Misuse of the ‘good character’ criteria

While obviously necessary to impose restrictions on migrants seeking citizenship rights in the UK, it’s evident that the Home Office’s decision makers overzealously look for reasons to refuse applications.

Although overstaying will not be taken into account if it is “the sole adverse factor” affecting an individual’s character, Home Office officials can – and do – convincingly build a portfolio that deprives the applicant of innocence. In 2014, over 1,000 students were deported in what is described as Britain’s forgotten and largest immigration scandal to date.

The ‘good character’ criteria was also used against near-2,000 highly-skilled working migrants, who were depicted as terrorists and threatened with deportation for submitting applications for Indefinite Leave to Remain with minor tax errors last year. Fortunately, the Court of Appeal recently ruled that the liberal use of the 322(5)-terrorism paragraph was “legally flawed”, with “serious procedural unfairness” and a “distinct unlawfulness” across the four cases that were brought to trial.

UK-born children denied their rights

One child a week on average had their British citizenship application refused between 2013-18. A high majority were denied for committing trivial and petty crimes. Following from a forewarning by the Independent Chief Inspector’s 2017 report, the Joint Committee on Human Rights (JCHR) released a damning indictment this July, echoing their “deep concern” for children being refused because of caseworkers’ “unduly heavy-handed approach”.

Although being born in Britain doesn’t automatically grant citizenship and children of migrants must register, the Committee find it “inappropriate” to apply the ‘good character’ test to young children who are, in every other sense, British. Something as minor as a police caution should not be enough to warrant an actual refusal, and doing so goes against the British Nationality Act.
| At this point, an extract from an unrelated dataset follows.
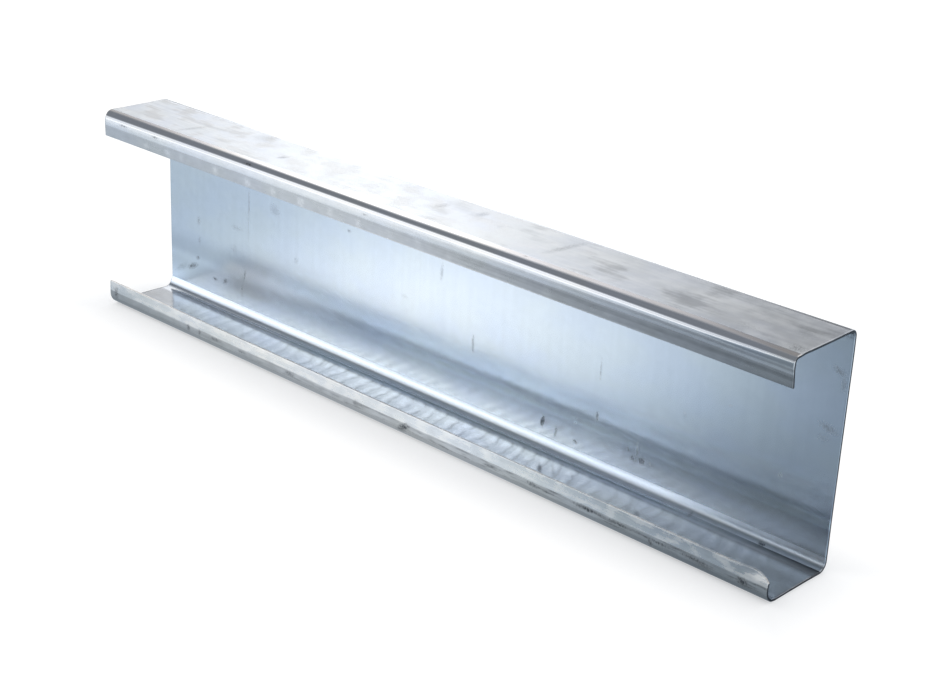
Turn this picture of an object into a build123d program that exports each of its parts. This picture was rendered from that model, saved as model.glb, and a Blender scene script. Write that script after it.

Struggling to cough up the £1,012 base-fee, thousands of disadvantaged and vulnerable families are plunged into destitution. 120,000 children are affected just by the costs alone, which is applicable per child with no discounts, waivers or refunds, even in the event of a refusal.

Caseworkers even have the power to deny an application for feeling “doubts about their character” which dubiously opens the door to discriminatory biases held by the often anonymous, subjective decision-maker. Migrants face severe repercussions which are often life-changing for making the tiniest and most tedious of mistakes, which isn’t reciprocated onto Home Office officials who can catastrophically rip genuine people’s lives apart without being held personally accountable.

David Bolt, Independent Chief Inspector of Borders and Immigration, blames Parliament’s blinkered focus on Brexit and the Windrush fiasco for snatching the government’s time away from other areas, which is partly true. But the entangled and overly convoluted web the Home Office has spun in its endeavour to reach an impossible net migration target does not bode well for the future either.

Without reform and “adequate support, guidance and training” given to Home Office staff, claim the Committee, the UK’s exit from the EU could pave the way for another scandal in the same vein as Windrush, in which EU nationals will be deprived of their rights when they are subjected to the immigration rules post-2021. This possibility, combined with the continued inappropriate use of ‘good character’ tests for British-born children, is a grim prospect indeed.